> STATED GOAL
Search the material for the string "parts", then report how many lines hold it, with no other text.

> SUPPLIED DATA
+---+
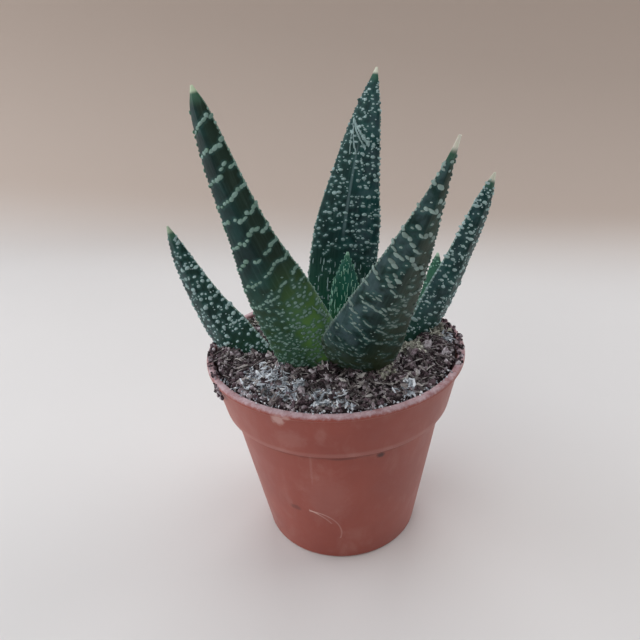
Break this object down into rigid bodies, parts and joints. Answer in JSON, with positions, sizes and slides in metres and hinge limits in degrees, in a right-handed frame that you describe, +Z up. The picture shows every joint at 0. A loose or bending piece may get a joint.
+---+
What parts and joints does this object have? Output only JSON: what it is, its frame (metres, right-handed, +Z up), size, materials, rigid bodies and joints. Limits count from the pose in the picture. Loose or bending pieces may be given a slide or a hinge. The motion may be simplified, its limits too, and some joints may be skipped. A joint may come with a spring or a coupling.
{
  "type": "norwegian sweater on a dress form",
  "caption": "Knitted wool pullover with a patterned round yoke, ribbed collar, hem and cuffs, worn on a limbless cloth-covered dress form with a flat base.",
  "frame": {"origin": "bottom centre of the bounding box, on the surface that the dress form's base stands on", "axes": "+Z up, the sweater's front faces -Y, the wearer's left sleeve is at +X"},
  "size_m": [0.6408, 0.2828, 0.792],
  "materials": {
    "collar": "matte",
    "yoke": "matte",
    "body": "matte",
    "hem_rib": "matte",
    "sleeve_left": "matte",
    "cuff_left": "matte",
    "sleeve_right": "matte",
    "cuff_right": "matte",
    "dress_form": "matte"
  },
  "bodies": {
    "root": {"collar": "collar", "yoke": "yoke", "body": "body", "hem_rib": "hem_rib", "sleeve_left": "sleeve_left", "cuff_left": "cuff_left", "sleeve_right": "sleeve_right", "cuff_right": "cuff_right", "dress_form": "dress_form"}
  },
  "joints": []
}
+---+
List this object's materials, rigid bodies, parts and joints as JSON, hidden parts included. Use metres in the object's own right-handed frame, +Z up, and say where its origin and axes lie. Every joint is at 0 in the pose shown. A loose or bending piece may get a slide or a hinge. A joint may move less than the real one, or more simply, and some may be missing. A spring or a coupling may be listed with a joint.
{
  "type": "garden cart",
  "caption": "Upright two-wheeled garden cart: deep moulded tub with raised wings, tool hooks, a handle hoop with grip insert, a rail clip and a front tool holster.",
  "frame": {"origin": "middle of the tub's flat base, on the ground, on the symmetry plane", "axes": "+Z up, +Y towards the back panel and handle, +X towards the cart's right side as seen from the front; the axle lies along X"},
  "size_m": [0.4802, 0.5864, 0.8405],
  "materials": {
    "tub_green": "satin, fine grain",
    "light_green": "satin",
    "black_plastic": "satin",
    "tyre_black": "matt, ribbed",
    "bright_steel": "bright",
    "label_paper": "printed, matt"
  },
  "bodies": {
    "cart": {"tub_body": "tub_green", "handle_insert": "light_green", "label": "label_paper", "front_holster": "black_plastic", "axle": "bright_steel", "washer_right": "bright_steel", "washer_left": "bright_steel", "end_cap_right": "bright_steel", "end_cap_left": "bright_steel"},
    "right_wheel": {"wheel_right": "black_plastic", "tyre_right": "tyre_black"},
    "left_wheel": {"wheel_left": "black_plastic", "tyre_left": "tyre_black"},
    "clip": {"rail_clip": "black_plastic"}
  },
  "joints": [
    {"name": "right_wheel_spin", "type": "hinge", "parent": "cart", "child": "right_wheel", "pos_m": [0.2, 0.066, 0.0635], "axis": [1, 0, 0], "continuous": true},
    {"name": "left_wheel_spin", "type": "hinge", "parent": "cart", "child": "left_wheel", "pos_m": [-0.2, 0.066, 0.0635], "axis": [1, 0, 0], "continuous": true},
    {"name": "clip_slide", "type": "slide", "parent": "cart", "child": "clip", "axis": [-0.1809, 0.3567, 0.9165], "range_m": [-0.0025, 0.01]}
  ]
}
+---+
> REPLY TO THE TASK
3